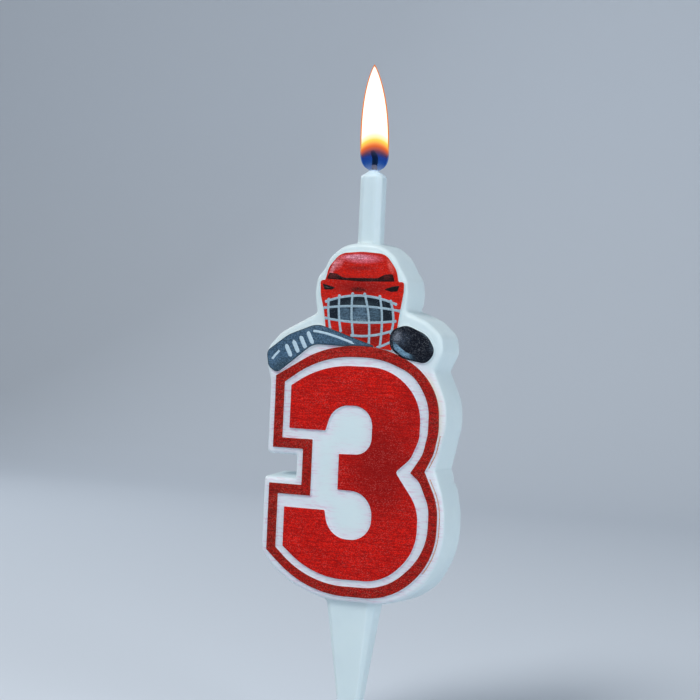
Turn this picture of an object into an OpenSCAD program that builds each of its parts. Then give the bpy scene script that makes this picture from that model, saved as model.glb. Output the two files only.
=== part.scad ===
// Number "3" birthday candle with a hockey motif: a wax casting, its wick and its printed inks.
// X runs to the candle's left as it faces -Y, Z is up, and the origin is where the peg leaves the slab.

/* [Slab] */
// height of the slab's outline from the peg to its crown's corner; all the artwork follows it
slab_h = 75.5; // [60:0.1:105]
// thickness of the slab from its front face to its flat back
slab_t = 9.7; // [7:0.1:14]
// how far the back outline stands outside the front one, for the mould's draft
draft = 0.5; // [0:0.1:1.2]
// radius of the soft edge round the front face
edge_round = 1.0; // [0.4:0.1:1.5]

/* [Relief and ink] */
// height of the raised areas that carry the print
relief = 0.4; // [0.2:0.05:0.8]
// width of the dark band round the numeral
band_w = 2.15; // [1.5:0.05:3]
// thickness of the ink
ink_t = 0.1; // [0.05:0.01:0.2]
// diameter of the face cage's wires as drawn
wire_w = 0.62; // [0.4:0.02:0.74]
// width of the stripes drawn on the stick
mark_w = 0.62; // [0.4:0.02:0.9]
// width of the tape stripes round the stick
tape_w = 1.04; // [0.5:0.02:1.3]

/* [Neck and wick] */
// width of the neck
neck_w = 5.1; // [4:0.1:8]
// depth of the neck
neck_d = 4.8; // [3.6:0.1:7]
// length of the neck from the slab's crown to its shoulders
neck_len = 14.1; // [8:0.1:25]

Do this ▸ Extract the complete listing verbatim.

Correct answer ▸
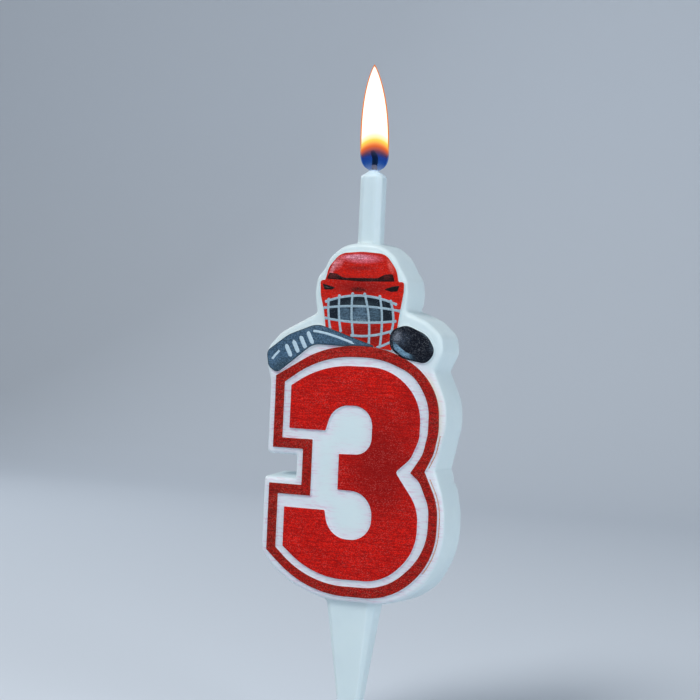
Turn this picture of an object into an OpenSCAD program that builds each of its parts. Then give the bpy scene script that makes this picture from that model, saved as model.glb. Output the two files only.
=== part.scad ===
// Number "3" birthday candle with a hockey motif: a wax casting, its wick and its printed inks.
// X runs to the candle's left as it faces -Y, Z is up, and the origin is where the peg leaves the slab.

/* [Slab] */
// height of the slab's outline from the peg to its crown's corner; all the artwork follows it
slab_h = 75.5; // [60:0.1:105]
// thickness of the slab from its front face to its flat back
slab_t = 9.7; // [7:0.1:14]
// how far the back outline stands outside the front one, for the mould's draft
draft = 0.5; // [0:0.1:1.2]
// radius of the soft edge round the front face
edge_round = 1.0; // [0.4:0.1:1.5]

/* [Relief and ink] */
// height of the raised areas that carry the print
relief = 0.4; // [0.2:0.05:0.8]
// width of the dark band round the numeral
band_w = 2.15; // [1.5:0.05:3]
// thickness of the ink
ink_t = 0.1; // [0.05:0.01:0.2]
// diameter of the face cage's wires as drawn
wire_w = 0.62; // [0.4:0.02:0.74]
// width of the stripes drawn on the stick
mark_w = 0.62; // [0.4:0.02:0.9]
// width of the tape stripes round the stick
tape_w = 1.04; // [0.5:0.02:1.3]

/* [Neck and wick] */
// width of the neck
neck_w = 5.1; // [4:0.1:8]
// depth of the neck
neck_d = 4.8; // [3.6:0.1:7]
// length of the neck from the slab's crown to its shoulders
neck_len = 14.1; // [8:0.1:25]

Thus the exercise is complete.